Each line of the material below should be reproduced exactly.

RECORDED INFORMATION
----------------

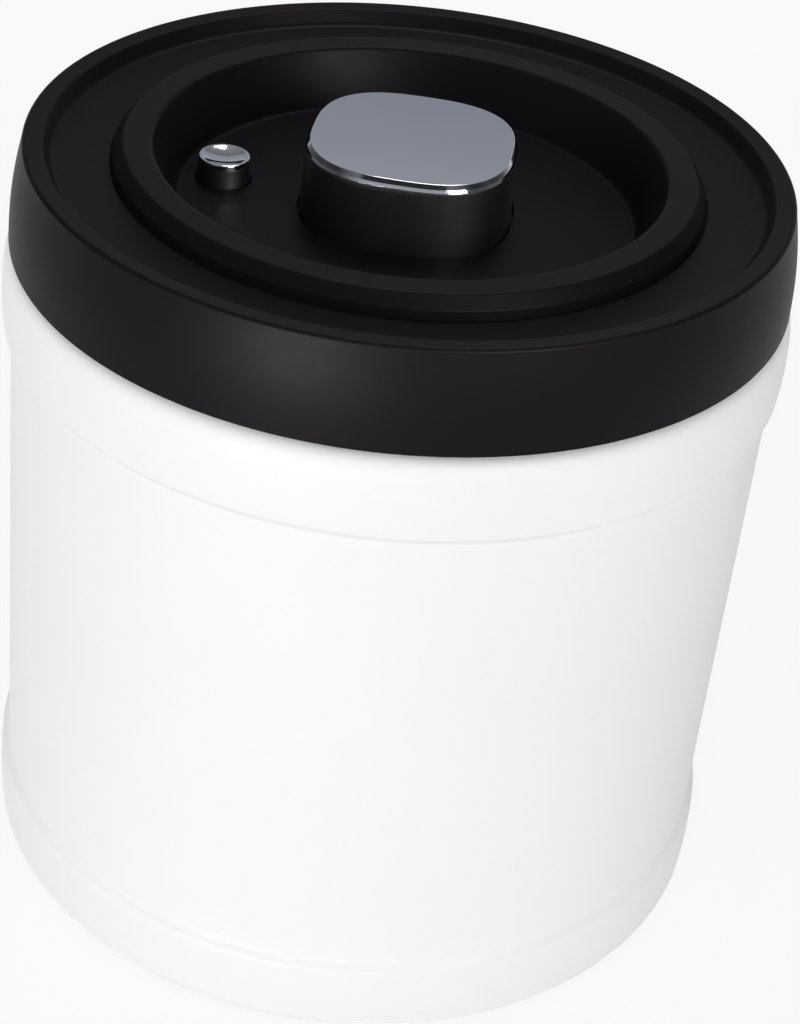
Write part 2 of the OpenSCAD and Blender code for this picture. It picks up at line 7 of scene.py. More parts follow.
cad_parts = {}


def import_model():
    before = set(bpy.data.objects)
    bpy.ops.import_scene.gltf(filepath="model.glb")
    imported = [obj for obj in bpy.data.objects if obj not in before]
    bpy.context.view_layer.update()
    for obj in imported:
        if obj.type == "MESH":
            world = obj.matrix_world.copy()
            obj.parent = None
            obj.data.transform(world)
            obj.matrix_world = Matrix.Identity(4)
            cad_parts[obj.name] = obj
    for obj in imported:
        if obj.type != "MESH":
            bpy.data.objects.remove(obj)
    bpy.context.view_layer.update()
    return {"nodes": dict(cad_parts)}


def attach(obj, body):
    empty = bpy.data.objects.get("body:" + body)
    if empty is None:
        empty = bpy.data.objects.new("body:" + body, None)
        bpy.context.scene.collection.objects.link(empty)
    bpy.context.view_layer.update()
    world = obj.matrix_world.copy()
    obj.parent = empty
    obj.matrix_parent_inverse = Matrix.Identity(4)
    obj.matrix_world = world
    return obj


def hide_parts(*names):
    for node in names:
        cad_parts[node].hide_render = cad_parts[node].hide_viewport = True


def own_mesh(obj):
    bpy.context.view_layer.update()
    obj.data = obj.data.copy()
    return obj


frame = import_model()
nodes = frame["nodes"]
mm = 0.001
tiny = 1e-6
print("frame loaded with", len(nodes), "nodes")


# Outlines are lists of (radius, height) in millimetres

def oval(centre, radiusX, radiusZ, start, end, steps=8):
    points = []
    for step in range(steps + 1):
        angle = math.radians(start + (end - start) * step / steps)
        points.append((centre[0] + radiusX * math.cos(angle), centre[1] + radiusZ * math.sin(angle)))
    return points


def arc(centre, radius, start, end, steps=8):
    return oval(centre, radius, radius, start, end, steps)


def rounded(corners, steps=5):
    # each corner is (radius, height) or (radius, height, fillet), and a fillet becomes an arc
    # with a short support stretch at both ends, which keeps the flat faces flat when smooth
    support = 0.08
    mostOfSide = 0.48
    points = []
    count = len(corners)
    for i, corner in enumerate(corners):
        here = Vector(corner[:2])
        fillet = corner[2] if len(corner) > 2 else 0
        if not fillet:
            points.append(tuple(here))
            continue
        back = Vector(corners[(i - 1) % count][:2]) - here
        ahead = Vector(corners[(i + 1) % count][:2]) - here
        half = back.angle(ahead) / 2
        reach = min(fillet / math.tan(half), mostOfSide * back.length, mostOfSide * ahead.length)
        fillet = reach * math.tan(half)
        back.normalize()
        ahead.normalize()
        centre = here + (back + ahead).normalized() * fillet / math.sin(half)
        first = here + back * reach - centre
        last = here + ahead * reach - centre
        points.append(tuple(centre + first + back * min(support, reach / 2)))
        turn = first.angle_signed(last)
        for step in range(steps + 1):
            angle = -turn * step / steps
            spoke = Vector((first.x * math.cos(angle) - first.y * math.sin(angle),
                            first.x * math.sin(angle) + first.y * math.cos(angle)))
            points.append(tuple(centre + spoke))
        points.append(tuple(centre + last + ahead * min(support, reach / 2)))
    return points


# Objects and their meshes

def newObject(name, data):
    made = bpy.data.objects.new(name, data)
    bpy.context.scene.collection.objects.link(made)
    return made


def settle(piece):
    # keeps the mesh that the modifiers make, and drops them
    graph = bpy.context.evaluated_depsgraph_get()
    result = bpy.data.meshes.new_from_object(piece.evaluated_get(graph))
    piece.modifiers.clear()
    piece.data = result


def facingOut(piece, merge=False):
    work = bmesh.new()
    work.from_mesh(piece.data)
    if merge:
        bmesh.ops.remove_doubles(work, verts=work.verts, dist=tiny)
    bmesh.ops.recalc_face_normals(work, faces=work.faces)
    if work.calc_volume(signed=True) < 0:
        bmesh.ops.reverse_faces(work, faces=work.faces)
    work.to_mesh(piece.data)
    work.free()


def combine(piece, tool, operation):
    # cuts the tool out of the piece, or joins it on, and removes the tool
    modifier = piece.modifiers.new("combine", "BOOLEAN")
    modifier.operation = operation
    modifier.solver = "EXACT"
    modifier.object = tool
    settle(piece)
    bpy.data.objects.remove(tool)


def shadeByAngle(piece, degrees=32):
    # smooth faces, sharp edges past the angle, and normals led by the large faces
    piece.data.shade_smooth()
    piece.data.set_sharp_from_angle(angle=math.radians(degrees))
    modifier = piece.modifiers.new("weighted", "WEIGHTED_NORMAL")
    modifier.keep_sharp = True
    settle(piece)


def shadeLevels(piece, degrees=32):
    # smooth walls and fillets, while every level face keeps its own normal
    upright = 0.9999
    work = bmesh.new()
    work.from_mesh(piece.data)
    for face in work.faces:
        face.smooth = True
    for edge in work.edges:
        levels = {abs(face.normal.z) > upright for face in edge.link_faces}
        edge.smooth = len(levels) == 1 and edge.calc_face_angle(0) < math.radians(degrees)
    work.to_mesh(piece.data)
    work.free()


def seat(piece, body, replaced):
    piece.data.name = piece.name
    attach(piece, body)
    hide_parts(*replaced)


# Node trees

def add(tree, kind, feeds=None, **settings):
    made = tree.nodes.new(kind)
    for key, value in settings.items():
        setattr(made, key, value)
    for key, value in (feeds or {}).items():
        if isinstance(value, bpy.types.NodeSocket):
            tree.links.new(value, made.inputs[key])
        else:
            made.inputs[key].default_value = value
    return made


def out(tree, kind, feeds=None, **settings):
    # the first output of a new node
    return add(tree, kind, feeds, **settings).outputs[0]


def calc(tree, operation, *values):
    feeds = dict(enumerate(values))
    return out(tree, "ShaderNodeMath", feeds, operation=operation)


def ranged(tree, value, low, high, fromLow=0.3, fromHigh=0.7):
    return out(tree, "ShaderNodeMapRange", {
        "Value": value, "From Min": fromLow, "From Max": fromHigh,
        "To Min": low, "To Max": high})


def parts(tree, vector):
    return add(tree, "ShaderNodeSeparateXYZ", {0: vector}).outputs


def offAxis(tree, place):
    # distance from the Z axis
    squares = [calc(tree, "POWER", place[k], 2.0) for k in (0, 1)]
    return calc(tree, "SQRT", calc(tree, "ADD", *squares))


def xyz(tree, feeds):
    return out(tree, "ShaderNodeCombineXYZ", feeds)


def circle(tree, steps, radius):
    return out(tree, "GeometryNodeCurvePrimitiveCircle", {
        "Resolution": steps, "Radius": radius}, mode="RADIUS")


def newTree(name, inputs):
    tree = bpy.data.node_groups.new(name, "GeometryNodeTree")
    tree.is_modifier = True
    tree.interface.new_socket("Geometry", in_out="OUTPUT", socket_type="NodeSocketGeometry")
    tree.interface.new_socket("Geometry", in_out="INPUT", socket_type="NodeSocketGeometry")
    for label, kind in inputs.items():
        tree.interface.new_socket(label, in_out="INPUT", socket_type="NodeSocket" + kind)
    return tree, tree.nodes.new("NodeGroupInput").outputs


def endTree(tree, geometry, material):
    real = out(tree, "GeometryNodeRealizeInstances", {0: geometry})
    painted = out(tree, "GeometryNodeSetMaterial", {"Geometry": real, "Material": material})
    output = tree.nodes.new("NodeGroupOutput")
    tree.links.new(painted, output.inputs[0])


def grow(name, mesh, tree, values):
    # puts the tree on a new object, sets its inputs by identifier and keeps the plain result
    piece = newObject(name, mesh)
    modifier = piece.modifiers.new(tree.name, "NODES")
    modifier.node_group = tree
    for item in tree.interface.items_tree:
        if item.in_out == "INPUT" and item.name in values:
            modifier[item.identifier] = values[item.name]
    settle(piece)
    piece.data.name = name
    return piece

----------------

RESPONSE TO THIS EXERCISE
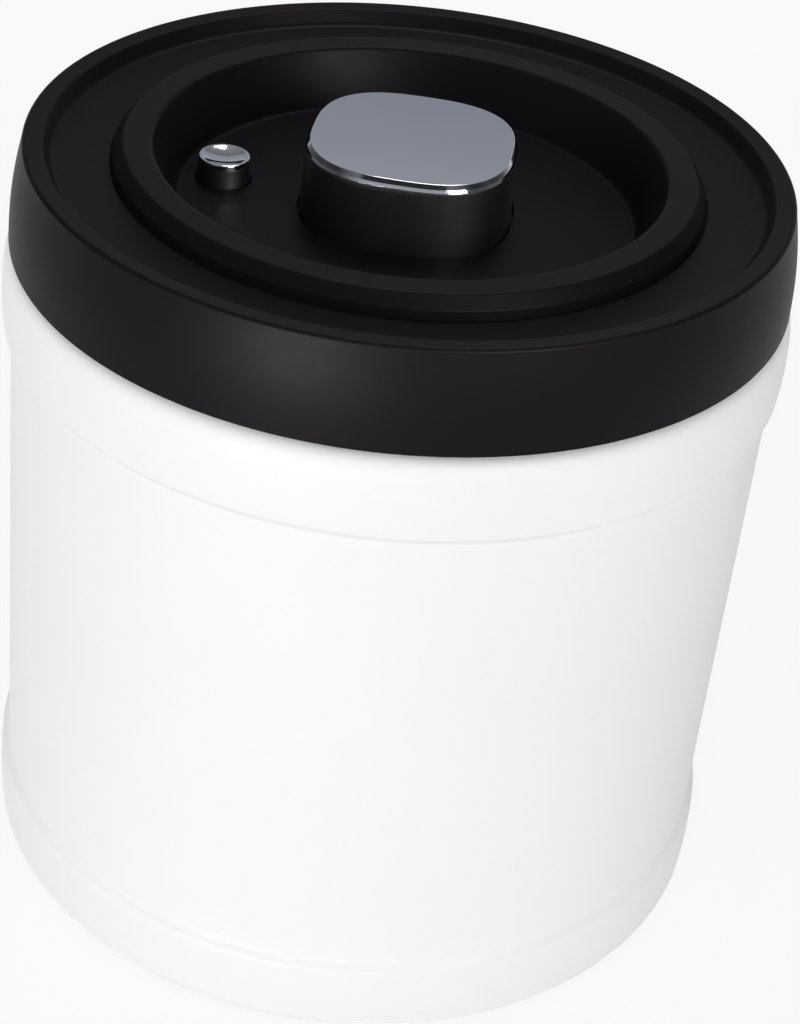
Write part 2 of the OpenSCAD and Blender code for this picture. It picks up at line 7 of scene.py. More parts follow.
cad_parts = {}


def import_model():
    before = set(bpy.data.objects)
    bpy.ops.import_scene.gltf(filepath="model.glb")
    imported = [obj for obj in bpy.data.objects if obj not in before]
    bpy.context.view_layer.update()
    for obj in imported:
        if obj.type == "MESH":
            world = obj.matrix_world.copy()
            obj.parent = None
            obj.data.transform(world)
            obj.matrix_world = Matrix.Identity(4)
            cad_parts[obj.name] = obj
    for obj in imported:
        if obj.type != "MESH":
            bpy.data.objects.remove(obj)
    bpy.context.view_layer.update()
    return {"nodes": dict(cad_parts)}


def attach(obj, body):
    empty = bpy.data.objects.get("body:" + body)
    if empty is None:
        empty = bpy.data.objects.new("body:" + body, None)
        bpy.context.scene.collection.objects.link(empty)
    bpy.context.view_layer.update()
    world = obj.matrix_world.copy()
    obj.parent = empty
    obj.matrix_parent_inverse = Matrix.Identity(4)
    obj.matrix_world = world
    return obj


def hide_parts(*names):
    for node in names:
        cad_parts[node].hide_render = cad_parts[node].hide_viewport = True


def own_mesh(obj):
    bpy.context.view_layer.update()
    obj.data = obj.data.copy()
    return obj


frame = import_model()
nodes = frame["nodes"]
mm = 0.001
tiny = 1e-6
print("frame loaded with", len(nodes), "nodes")


# Outlines are lists of (radius, height) in millimetres

def oval(centre, radiusX, radiusZ, start, end, steps=8):
    points = []
    for step in range(steps + 1):
        angle = math.radians(start + (end - start) * step / steps)
        points.append((centre[0] + radiusX * math.cos(angle), centre[1] + radiusZ * math.sin(angle)))
    return points


def arc(centre, radius, start, end, steps=8):
    return oval(centre, radius, radius, start, end, steps)


def rounded(corners, steps=5):
    # each corner is (radius, height) or (radius, height, fillet), and a fillet becomes an arc
    # with a short support stretch at both ends, which keeps the flat faces flat when smooth
    support = 0.08
    mostOfSide = 0.48
    points = []
    count = len(corners)
    for i, corner in enumerate(corners):
        here = Vector(corner[:2])
        fillet = corner[2] if len(corner) > 2 else 0
        if not fillet:
            points.append(tuple(here))
            continue
        back = Vector(corners[(i - 1) % count][:2]) - here
        ahead = Vector(corners[(i + 1) % count][:2]) - here
        half = back.angle(ahead) / 2
        reach = min(fillet / math.tan(half), mostOfSide * back.length, mostOfSide * ahead.length)
        fillet = reach * math.tan(half)
        back.normalize()
        ahead.normalize()
        centre = here + (back + ahead).normalized() * fillet / math.sin(half)
        first = here + back * reach - centre
        last = here + ahead * reach - centre
        points.append(tuple(centre + first + back * min(support, reach / 2)))
        turn = first.angle_signed(last)
        for step in range(steps + 1):
            angle = -turn * step / steps
            spoke = Vector((first.x * math.cos(angle) - first.y * math.sin(angle),
                            first.x * math.sin(angle) + first.y * math.cos(angle)))
            points.append(tuple(centre + spoke))
        points.append(tuple(centre + last + ahead * min(support, reach / 2)))
    return points


# Objects and their meshes

def newObject(name, data):
    made = bpy.data.objects.new(name, data)
    bpy.context.scene.collection.objects.link(made)
    return made


def settle(piece):
    # keeps the mesh that the modifiers make, and drops them
    graph = bpy.context.evaluated_depsgraph_get()
    result = bpy.data.meshes.new_from_object(piece.evaluated_get(graph))
    piece.modifiers.clear()
    piece.data = result


def facingOut(piece, merge=False):
    work = bmesh.new()
    work.from_mesh(piece.data)
    if merge:
        bmesh.ops.remove_doubles(work, verts=work.verts, dist=tiny)
    bmesh.ops.recalc_face_normals(work, faces=work.faces)
    if work.calc_volume(signed=True) < 0:
        bmesh.ops.reverse_faces(work, faces=work.faces)
    work.to_mesh(piece.data)
    work.free()


def combine(piece, tool, operation):
    # cuts the tool out of the piece, or joins it on, and removes the tool
    modifier = piece.modifiers.new("combine", "BOOLEAN")
    modifier.operation = operation
    modifier.solver = "EXACT"
    modifier.object = tool
    settle(piece)
    bpy.data.objects.remove(tool)


def shadeByAngle(piece, degrees=32):
    # smooth faces, sharp edges past the angle, and normals led by the large faces
    piece.data.shade_smooth()
    piece.data.set_sharp_from_angle(angle=math.radians(degrees))
    modifier = piece.modifiers.new("weighted", "WEIGHTED_NORMAL")
    modifier.keep_sharp = True
    settle(piece)


def shadeLevels(piece, degrees=32):
    # smooth walls and fillets, while every level face keeps its own normal
    upright = 0.9999
    work = bmesh.new()
    work.from_mesh(piece.data)
    for face in work.faces:
        face.smooth = True
    for edge in work.edges:
        levels = {abs(face.normal.z) > upright for face in edge.link_faces}
        edge.smooth = len(levels) == 1 and edge.calc_face_angle(0) < math.radians(degrees)
    work.to_mesh(piece.data)
    work.free()


def seat(piece, body, replaced):
    piece.data.name = piece.name
    attach(piece, body)
    hide_parts(*replaced)


# Node trees

def add(tree, kind, feeds=None, **settings):
    made = tree.nodes.new(kind)
    for key, value in settings.items():
        setattr(made, key, value)
    for key, value in (feeds or {}).items():
        if isinstance(value, bpy.types.NodeSocket):
            tree.links.new(value, made.inputs[key])
        else:
            made.inputs[key].default_value = value
    return made


def out(tree, kind, feeds=None, **settings):
    # the first output of a new node
    return add(tree, kind, feeds, **settings).outputs[0]


def calc(tree, operation, *values):
    feeds = dict(enumerate(values))
    return out(tree, "ShaderNodeMath", feeds, operation=operation)


def ranged(tree, value, low, high, fromLow=0.3, fromHigh=0.7):
    return out(tree, "ShaderNodeMapRange", {
        "Value": value, "From Min": fromLow, "From Max": fromHigh,
        "To Min": low, "To Max": high})


def parts(tree, vector):
    return add(tree, "ShaderNodeSeparateXYZ", {0: vector}).outputs


def offAxis(tree, place):
    # distance from the Z axis
    squares = [calc(tree, "POWER", place[k], 2.0) for k in (0, 1)]
    return calc(tree, "SQRT", calc(tree, "ADD", *squares))


def xyz(tree, feeds):
    return out(tree, "ShaderNodeCombineXYZ", feeds)


def circle(tree, steps, radius):
    return out(tree, "GeometryNodeCurvePrimitiveCircle", {
        "Resolution": steps, "Radius": radius}, mode="RADIUS")


def newTree(name, inputs):
    tree = bpy.data.node_groups.new(name, "GeometryNodeTree")
    tree.is_modifier = True
    tree.interface.new_socket("Geometry", in_out="OUTPUT", socket_type="NodeSocketGeometry")
    tree.interface.new_socket("Geometry", in_out="INPUT", socket_type="NodeSocketGeometry")
    for label, kind in inputs.items():
        tree.interface.new_socket(label, in_out="INPUT", socket_type="NodeSocket" + kind)
    return tree, tree.nodes.new("NodeGroupInput").outputs


def endTree(tree, geometry, material):
    real = out(tree, "GeometryNodeRealizeInstances", {0: geometry})
    painted = out(tree, "GeometryNodeSetMaterial", {"Geometry": real, "Material": material})
    output = tree.nodes.new("NodeGroupOutput")
    tree.links.new(painted, output.inputs[0])


def grow(name, mesh, tree, values):
    # puts the tree on a new object, sets its inputs by identifier and keeps the plain result
    piece = newObject(name, mesh)
    modifier = piece.modifiers.new(tree.name, "NODES")
    modifier.node_group = tree
    for item in tree.interface.items_tree:
        if item.in_out == "INPUT" and item.name in values:
            modifier[item.identifier] = values[item.name]
    settle(piece)
    piece.data.name = name
    return piece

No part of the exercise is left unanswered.